EL ROSARIO DE LAS ANTORCHAS


Cuando llega la noche a Lourdes, en el predio de la Virgen se encienden miles de estrellas. Son pequeñas antorchas formadas por una vela protegida con su caperuza, que siguen un modelo incambiado desde el siglo XIX. Cada día, a las 9 de la noche, se prenden esas luces que, durante una hora, iluminan el camino de miles de personas: van rezando el Rosario en distintas lenguas y reviviendo, según los días, los misterios gozosos, luminosos, dolorosos y gloriosos de la vida de Jesús y de su Madre.

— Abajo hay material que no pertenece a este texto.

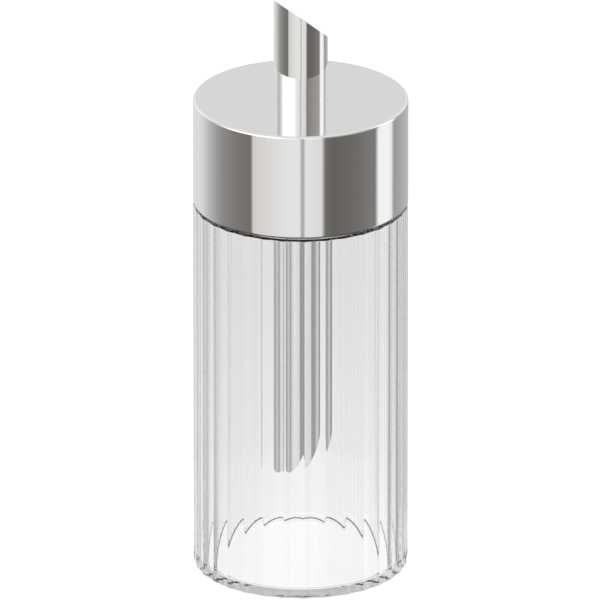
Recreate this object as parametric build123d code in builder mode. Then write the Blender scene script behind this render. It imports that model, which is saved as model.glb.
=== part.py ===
"""Sugar container: a fluted glass jar, a tall steel lid and a dosing tube through the lid.

Millimetres, +Z up. The origin is the middle of the foot, and the front of the
object looks along -Y. Angles are in degrees, anticlockwise seen from above.
"""
from build123d import *
import math
import os

os.makedirs("parts", exist_ok=True)

# Driving dimensions: glass jar
body_radius = 31.0  # over the ridges of the glass, and over the lid
body_height = 110.95  # foot to shoulder
glass_wall = 2.8  # at a ridge
glass_floor = 2.0
flute_count = 32
flute_depth = 0.22  # how far a flute is hollowed behind its two ridges
first_ridge = -87.9  # a ridge just right of the front
ridge_round = 1.0
foot_round = 0.8
shoulder_round = 0.15
floor_round = 1.6
neck_height = 16.0  # shoulder to rim
neck_wall = 1.8
neck_flare = 0.4  # hollow round between shoulder and neck
throat_drop = 0.8  # where the inside starts to narrow, below the shoulder
throat_rise = 2.0  # height of the narrowing
throat_round = 1.2
rim_round = 0.6

# Driving dimensions: quarter-turn closure between neck and lid
lug_count = 4
lug_height = 0.85  # how far a glass bead stands out from the neck
bead_arc = 45.0
bead_thickness = 2.2
bead_round = 0.35
bead_drop = 4.8  # top of a bead below the rim
lug_arc = 36.0
lug_thickness = 2.0
lug_play = 0.15  # between the top of a lug and the underside of a bead
lock_turn = 45.0  # from lugs in the gaps to lugs under the beads
stop_play = 0.5  # between a lug and the tab that ends its turn

# Driving dimensions: lid
lid_gap = 0.7  # shoulder to lower edge of the lid
lid_height = 31.6
sheet = 0.5  # steel sheet
lid_round = 0.8
hem = 0.75  # lower edge turned in under the liner
hem_round = 0.9  # outside of the bend between side and hem
liner_wall = 1.05
liner_plate = 1.8
liner_chamfer = 0.8
rib_count = 6
rib_thickness = 1.2
rib_height = 4.5
gasket_thickness = 1.6
gasket_round = 0.25
lip_wall = 1.0  # ring that centres the gasket and reaches into the neck
lip_reach = 1.2
boss_wall = 1.3
boss_round = 0.6
sleeve_wall = 1.6
sleeve_drop = 7.0

# Driving dimensions: dosing tube
tube_radius = 7.8
tube_wall = 0.5
spout_rise = 24.5  # lid top to the upper cut, on the axis
intake_height = 33.7  # glass floor to the lower cut, on the axis
cut_tilt = 39.7
cut_heading = 29.0  # way in which both cuts shorten the tube, from the right to the back
bead_bulge = 1.1  # rolled bead that carries the tube
bead_blend = 0.4
ring_section = 0.78  # radius of the round sealing ring above the rolled bead

# Clearances
fit_gap = 0.05  # pieces pressed or slipped together
run_gap = 0.15  # closure pieces that pass each other
soft_gap = 0.3  # round the loose gasket
plug_gap = 0.9  # centring ring in the neck

# Heights that follow
rim_height = body_height + neck_height
lid_bottom = body_height + lid_gap
lid_top = lid_bottom + lid_height
lid_ceiling = lid_top - sheet
plate_bottom = rim_height + gasket_thickness
plate_top = plate_bottom + liner_plate
liner_bottom = lid_bottom + sheet + fit_gap
liner_top = lid_ceiling - fit_gap
bead_top = rim_height - bead_drop
bead_bottom = bead_top - bead_thickness
stop_arc = (bead_arc - lug_arc) / 2 - stop_play
lug_top = bead_bottom - lug_play
lug_bottom = lug_top - lug_thickness

# Radii that follow
bore_radius = body_radius - glass_wall
shell_bore = body_radius - sheet
liner_radius = shell_bore - fit_gap
liner_bore = liner_radius - liner_wall
bead_radius = liner_bore - run_gap
neck_radius = bead_radius - lug_height
neck_bore = neck_radius - neck_wall
lug_tip = neck_radius + run_gap
lip_radius = neck_bore - plug_gap
sleeve_bore = tube_radius + fit_gap
sleeve_radius = sleeve_bore + sleeve_wall

# Seat of the tube: its rolled bead rests in a cone, with the sealing ring between bead and steel
ring_radius = sleeve_bore + ring_section
ring_height = lid_ceiling - fit_gap - ring_section
ring_lift = math.sqrt(
    (bead_bulge + ring_section + fit_gap) ** 2 - (ring_radius - tube_radius) ** 2
)
bulge_height = ring_height - ring_lift
seat_radius = tube_radius + math.sqrt(2) * (bead_bulge + fit_gap)
seat_foot = bulge_height + sleeve_bore - seat_radius
boss_bore = ring_radius + ring_section + soft_gap
boss_radius = boss_bore + boss_wall


def turned(radius, degrees):
    """Point on a circle about the axis."""
    return Vector(radius, 0, 0).rotate(Axis.Z, degrees)


def cut_plane(height, tilt):
    """Plane across the axis at a height, leaning towards the heading of the cuts."""
    normal = Vector(0, 0, 1).rotate(Axis.Y, tilt).rotate(Axis.Z, cut_heading)
    return Plane(origin=(0, 0, height), z_dir=normal)


# Glass bead of the closure, with the tab that stops a lug
with BuildPart() as glass_bead:
    with BuildSketch(Plane.XZ):
        with Locations((neck_radius - neck_wall / 2, bead_bottom)):
            Rectangle(
                neck_wall / 2 + lug_height,
                bead_thickness,
                align=(Align.MIN, Align.MIN),
            )
    revolve(revolution_arc=bead_arc)
    fillet(glass_bead.edges().filter_by(GeomType.CIRCLE).group_by(SortBy.RADIUS)[-1], bead_round)
    with BuildSketch(Plane.XZ):
        with Locations((neck_radius - neck_wall / 2, lug_bottom)):
            Rectangle(
                neck_wall / 2 + lug_height - bead_round,
                bead_bottom + bead_thickness / 2 - lug_bottom,
                align=(Align.MIN, Align.MIN),
            )
    revolve(revolution_arc=stop_arc)

# Glass jar: fluted body, neck with beads, round inside
with BuildPart() as jar:
    with BuildSketch() as fluted:
        with BuildLine():
            step = 360 / flute_count
            for flute in range(flute_count):
                start = first_ridge + flute * step
                SagittaArc(
                    turned(body_radius, start),
                    turned(body_radius, start + step),
                    flute_depth,
                )
        make_face()
        fillet(fluted.vertices(), ridge_round)
    extrude(amount=body_height)
    fillet(jar.faces().sort_by(Axis.Z)[0].edges(), foot_round)
    fillet(jar.faces().sort_by(Axis.Z)[-1].edges(), shoulder_round)

    with BuildSketch(Plane.XZ):
        with BuildLine():
            Polyline(
                (0, body_height - shoulder_round),
                (neck_radius + neck_flare, body_height - shoulder_round),
                (neck_radius + neck_flare, body_height),
            )
            RadiusArc(
                (neck_radius + neck_flare, body_height),
                (neck_radius, body_height + neck_flare),
                neck_flare,
            )
            Polyline(
                (neck_radius, body_height + neck_flare),
                (neck_radius, rim_height),
                (0, rim_height),
                (0, body_height - shoulder_round),
            )
        make_face()
    revolve()

    throat_bottom = body_height - throat_drop
    with BuildSketch(Plane.XZ) as inside:
        with BuildLine():
            Polyline(
                (0, glass_floor),
                (bore_radius, glass_floor),
                (bore_radius, throat_bottom),
                (neck_bore, throat_bottom + throat_rise),
                (neck_bore, rim_height),
                (0, rim_height),
                close=True,
            )
        make_face()
        fillet(inside.vertices().group_by(Axis.X)[-2].sort_by(Axis.Y)[0], throat_round)
        fillet(inside.vertices().group_by(Axis.X)[-1].sort_by(Axis.Y)[-1], throat_round)
        fillet(inside.vertices().group_by(Axis.X)[-1].sort_by(Axis.Y)[0], floor_round)
    revolve(mode=Mode.SUBTRACT)
    fillet(jar.faces().sort_by(Axis.Z)[-1].edges(), rim_round)

    with PolarLocations(0, lug_count, start_angle=-lock_turn - bead_arc / 2):
        add(glass_bead.part)

jar.part.label = "jar"
export_step(jar.part, "parts/jar.step")

# Lid shell: one deep-drawn sheet, with a hole for the tube and its lower edge turned in
with BuildPart() as lid_shell:
    with BuildSketch(Plane.XZ) as sheet_section:
        with BuildLine():
            Polyline(
                (sleeve_bore, lid_top),
                (body_radius, lid_top),
                (body_radius, lid_bottom),
                (shell_bore - hem, lid_bottom),
                (shell_bore - hem, lid_bottom + sheet),
                (shell_bore, lid_bottom + sheet),
                (shell_bore, lid_ceiling),
                (sleeve_bore, lid_ceiling),
                close=True,
            )
        make_face()
        inner_corners = sheet_section.vertices().group_by(Axis.X)[-2].sort_by(Axis.Y)
        fillet(inner_corners[-1], lid_round - sheet)
        fillet(inner_corners[0], hem_round - sheet)
        outer_corners = sheet_section.vertices().group_by(Axis.X)[-1].sort_by(Axis.Y)
        fillet(outer_corners[-1], lid_round)
        fillet(outer_corners[0], hem_round)
    revolve()

lid_shell.part.label = "lid_shell"
export_step(lid_shell.part, "parts/lid_shell.step")

# Lug of the liner, which turns under a glass bead
with BuildPart() as liner_lug:
    with BuildSketch(Plane.XZ) as lug_section:
        with Locations((lug_tip, lug_bottom)):
            Rectangle(
                liner_bore - lug_tip + liner_wall / 2,
                lug_thickness,
                align=(Align.MIN, Align.MIN),
            )
        fillet(lug_section.vertices().group_by(Axis.X)[0], bead_round)
    revolve(revolution_arc=lug_arc)

# Liner: moulded cup inside the shell, with lugs, centring ring and the boss that carries the tube
with BuildPart() as lid_liner:
    with BuildSketch(Plane.XZ) as wall_section:
        with Locations((liner_bore, liner_bottom)):
            Rectangle(liner_wall, liner_top - liner_bottom, align=(Align.MIN, Align.MIN))
        outer_corners = wall_section.vertices().group_by(Axis.X)[-1].sort_by(Axis.Y)
        chamfer(outer_corners[-1], liner_chamfer)
        chamfer(outer_corners[0], hem_round - sheet + fit_gap)
    revolve()

    with BuildSketch(Plane.XY.offset(plate_bottom)):
        Circle(liner_bore + liner_wall / 2)
    extrude(amount=liner_plate)

    with BuildSketch(Plane.XY.offset(rim_height - lip_reach)):
        Circle(lip_radius)
        Circle(lip_radius - lip_wall, mode=Mode.SUBTRACT)
    extrude(amount=lip_reach + gasket_thickness + liner_plate / 2)

    with BuildSketch(Plane.XY.offset(plate_bottom - sleeve_drop)):
        Circle(sleeve_radius)
    extrude(amount=sleeve_drop + liner_plate / 2)

    with BuildSketch(Plane.XY.offset(plate_top - liner_plate / 2)):
        Circle(boss_radius)
    extrude(amount=liner_top - plate_top + liner_plate / 2)
    plate_circles = (
        lid_liner.edges()
        .filter_by(GeomType.CIRCLE)
        .filter_by_position(Axis.Z, plate_top - fit_gap, plate_top + fit_gap)
    )
    fillet(plate_circles.sort_by(SortBy.RADIUS)[0], boss_round)

    with BuildSketch(Plane.XY.offset(plate_top - liner_plate / 2)):
        with PolarLocations((boss_radius + liner_bore) / 2, rib_count):
            Rectangle(liner_bore - boss_radius + liner_wall, rib_thickness)
    extrude(amount=rib_height + liner_plate / 2)

    with BuildSketch(Plane.XZ):
        with BuildLine():
            Polyline(
                (0, plate_bottom - sleeve_drop),
                (sleeve_bore, plate_bottom - sleeve_drop),
                (sleeve_bore, seat_foot),
                (seat_radius, bulge_height),
                (boss_bore, bulge_height),
                (boss_bore, liner_top),
                (0, liner_top),
                close=True,
            )
        make_face()
    revolve(mode=Mode.SUBTRACT)

    with PolarLocations(0, lug_count, start_angle=-lug_arc / 2):
        add(liner_lug.part)

lid_liner.part.label = "lid_liner"
export_step(lid_liner.part, "parts/lid_liner.step")

# Gasket: flat soft ring between the rim of the neck and the plate of the liner
with BuildPart() as lid_gasket:
    with BuildSketch(Plane.XZ) as ring_profile:
        with Locations((lip_radius + soft_gap, rim_height)):
            Rectangle(
                liner_bore - lip_radius - 2 * soft_gap,
                gasket_thickness,
                align=(Align.MIN, Align.MIN),
            )
        fillet(ring_profile.vertices(), gasket_round)
    revolve()

lid_gasket.part.label = "lid_gasket"
export_step(lid_gasket.part, "parts/lid_gasket.step")

# Dosing tube: thin steel tube with a rolled bead, cut aslant at both ends
with BuildPart() as dosing_tube:
    with BuildSketch(Plane.XZ) as tube_profile:
        with BuildLine():
            Polyline(
                (tube_radius, bulge_height - bead_bulge),
                (tube_radius, 0),
                (0, 0),
                (0, lid_top + 2 * spout_rise),
                (tube_radius, lid_top + 2 * spout_rise),
                (tube_radius, bulge_height + bead_bulge),
            )
            ThreePointArc(
                (tube_radius, bulge_height - bead_bulge),
                (tube_radius + bead_bulge, bulge_height),
                (tube_radius, bulge_height + bead_bulge),
            )
        make_face()
        fillet(tube_profile.vertices().group_by(Axis.X)[-1].sort_by(Axis.Y)[1:3], bead_blend)
    revolve()
    ends = dosing_tube.faces().filter_by(Axis.Z).sort_by(Axis.Z)
    offset(amount=-tube_wall, openings=[ends[0], ends[-1]])
    split(bisect_by=cut_plane(lid_top + spout_rise, cut_tilt), keep=Keep.BOTTOM)
    split(bisect_by=cut_plane(glass_floor + intake_height, -cut_tilt), keep=Keep.TOP)

dosing_tube.part.label = "dosing_tube"
export_step(dosing_tube.part, "parts/dosing_tube.step")

# Sealing ring: round soft ring between the rolled bead and the steel
with BuildPart() as tube_seal:
    with BuildSketch(Plane.XZ):
        with Locations((ring_radius, ring_height)):
            Circle(ring_section)
    revolve()

tube_seal.part.label = "tube_seal"
export_step(tube_seal.part, "parts/tube_seal.step")
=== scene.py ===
"""Looks of the sugar container: glass jar, polished lid and dosing tube in a pale studio.

Metres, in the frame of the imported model. The front of the object looks along -Y.
"""

import math

import bpy
import numpy as np
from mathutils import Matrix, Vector


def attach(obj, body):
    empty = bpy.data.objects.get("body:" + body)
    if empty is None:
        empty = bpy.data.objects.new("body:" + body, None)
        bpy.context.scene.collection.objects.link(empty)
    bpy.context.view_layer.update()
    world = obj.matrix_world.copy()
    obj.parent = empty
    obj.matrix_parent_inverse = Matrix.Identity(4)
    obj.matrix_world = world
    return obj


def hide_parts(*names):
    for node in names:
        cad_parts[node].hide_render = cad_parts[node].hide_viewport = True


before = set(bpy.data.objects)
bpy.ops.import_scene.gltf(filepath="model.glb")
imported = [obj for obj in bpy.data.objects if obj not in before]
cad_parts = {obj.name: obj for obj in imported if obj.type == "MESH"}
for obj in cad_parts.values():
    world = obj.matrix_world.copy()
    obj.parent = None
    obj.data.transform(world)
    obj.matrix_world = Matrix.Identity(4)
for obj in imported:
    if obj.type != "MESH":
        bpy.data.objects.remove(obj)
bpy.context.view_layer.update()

MM = 0.001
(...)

Ese Rosario de Lourdes, proclamado ante todo por multitud de enfermos, es un himno de alabanza a Cristo y a la Madre de Dios que, además de llegar al Corazón de la Madre, se clava en lo más hondo de quien lo reza: la luz de las velas, el canto al final de cada Misterio mientras se alzan al cielo todas las antorchas, la cercanía de tantas personas extrañas que por obra y gracia de la oración se sienten hermanas, componen una experiencia única de cercanía inmediata con la familia que es la Iglesia, que se encuentra más allá de los límites del espacio y del tiempo.

Al terminar el Rosario, mi amigo Emilio (hablaré de él más adelante) me comentó inesperadamente y simplificando con buen humor las cosas: -Oye, ¿no sientes pena por los protestantes? ¡Mira que no poder disfrutar de esto porque no creen en la Virgen!... ¡Lo que se pierden!